If I had to choose the one way the getcrafty.com message boards most shaped my
life it wouldn’t be from the incredibly helpful crafty tips, but by introducing
me to so many smart and interesting women—women who weren’t afraid
to use the word feminist and who thought about the issues I was dealing with:
how to reconcile our need for community with our work and its demands on our
time, and how to craft our lives in the direction we wanted them to go. And maybe
it was being surrounded by so many strong and vocal women or maybe it is the
direction my growth would take anyway, but the longer I craft, the more I think
about societal issues. For example: crafting not only as a pleasant and rewarding
activity, but as an inherently political activity. What is more political than
giving homemade gifts during the holidays—avoiding Black Friday and conspicuous
consumerism in favor of items you make as you hold the recipient in mind?

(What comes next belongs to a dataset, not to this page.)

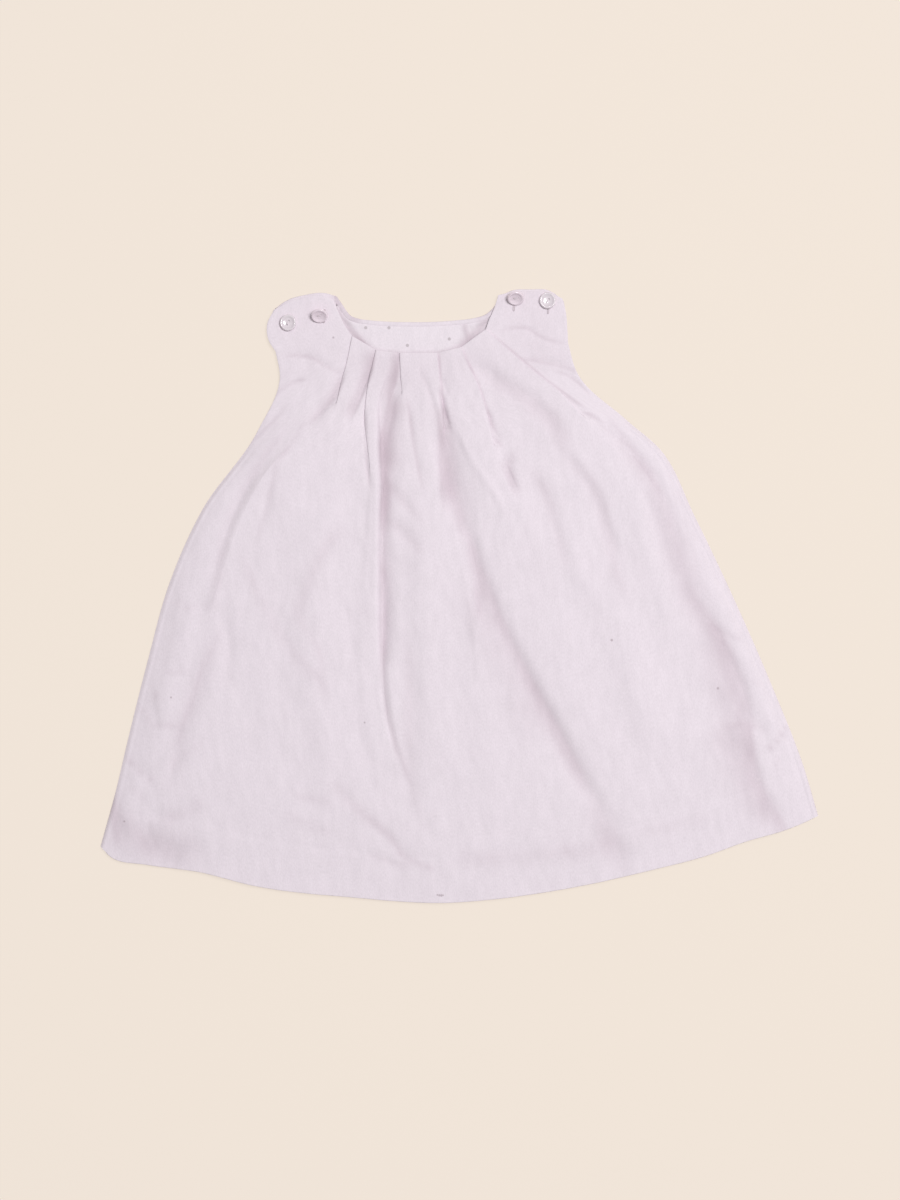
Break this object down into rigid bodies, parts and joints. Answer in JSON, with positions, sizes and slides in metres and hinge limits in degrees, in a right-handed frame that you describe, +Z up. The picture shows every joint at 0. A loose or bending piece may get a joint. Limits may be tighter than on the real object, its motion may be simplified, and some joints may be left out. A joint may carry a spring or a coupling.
{
  "type": "toddler dress laid flat",
  "caption": "Sleeveless A-line toddler dress laid flat, face up, with knife pleats at the neck and shoulder straps that button.",
  "frame": {"origin": "middle of the dress's outline, on the surface that it lies on", "axes": "+X across the dress, to the right with the neck away from the viewer; +Y from hem to neck; +Z up, out of the front"},
  "size_m": [0.5162, 0.4422, 0.0127],
  "materials": {
    "cloth": "soft matt fine-ribbed cotton, very pale lilac pink",
    "facing": "smooth matt fine cotton with small grey dots",
    "button": "pearly, satin to gloss, dished"
  },
  "bodies": {
    "root": {"front_panel": "cloth", "front_strap_left": "cloth", "front_strap_right": "cloth", "back_panel": "cloth", "back_strap_left": "cloth", "back_strap_right": "cloth", "back_neck_facing": "facing", "button_left_outer": "button", "button_left_inner": "button", "button_right_inner": "button", "button_right_outer": "button"}
  },
  "joints": []
}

One of the big topics that I carry around with me most these days is crafting
as a feminist statement. And Get Crafty: Hip Home Ec addresses many of these
issues. Railla writes, “Get Crafty is a manifesto for what I call the New
Domesticity, a movement committed to recognizing, exalting and most of all enjoying
the culture that women have built for millennia.” In the book she explains
the New Domesticity: recognizing traditional women’s work as a difficult
skill set that should be appreciated and can be learned by everyone, not treated
as a job for grannies and downtrodden housewives.
Basically: domesticity has been eschewed by people, including feminists, for
generations. The New Domesticity considers crafting as a way for women to stand
up and take back power on their own terms by valuing themselves and their work,
not devaluing it as it has been in the past. This is a wonderful counterpoint
to the suggestion that more women are picking up crafts and domesticity as a
return to a nostalgic 50s era and a feeling of safety. I would say that crafting
is not inherently safe. It involves a creation that can take a large amount of
emotional investment, and that can take a long time to complete. Crafting involves
walking the edge of consumerism, something that is a large part of American culture
today.
Get Crafty: Hip Home Ec creates a whole-life picture of a crafty person. There
are chapters on cleaning, cooking, and crafting. Recipes and instructions are
given for all manner of things, from Jean’s grandmother’s madeleine
cookies to ecological household cleansers, homemade beauty products, and knit
bikinis. But what ties the book together are the personal experiences drawn from
people of all countries and generations. I met many women in the book, as I did
on the message boards, who are struggling with the same issues that I am, issues
of consumption, politics, creativity, and the ever-stressful “what do I
want to do when I grow up?” Having a community of likeminded women is both
vital and rewarding. And even though lately I am more of the “think about
it constantly and occasionally make things” variety of crafter than the “makes
her own clothes, shoes, and handbags” type, I am a Crafter. By declaring
myself a crafter, I am part of the movement to take back the word and the act
and all it is associated with for all feminists, be they men or women. Which
I must say does make me feel better when I end up gifting my creations a little
bit late.
As Jean remarks in the afterward: “[being crafty] is about viewing your
whole life as one big craft project.” So don’t be shy to pick up
those knitting needles, crochet hooks, hot glue guns, or sewing machines, to
read a new cookbook, or take pride in your home. It’s a feminist crafting
revolution, and it’s about creating a better life for ourselves.
Kari Tipton is an environmental engineer focused on sustainability issues in
Pittsburgh, PA. She knits, cooks, sews, and dreams of mastering the art of growing
tomatoes in containers on her back porch.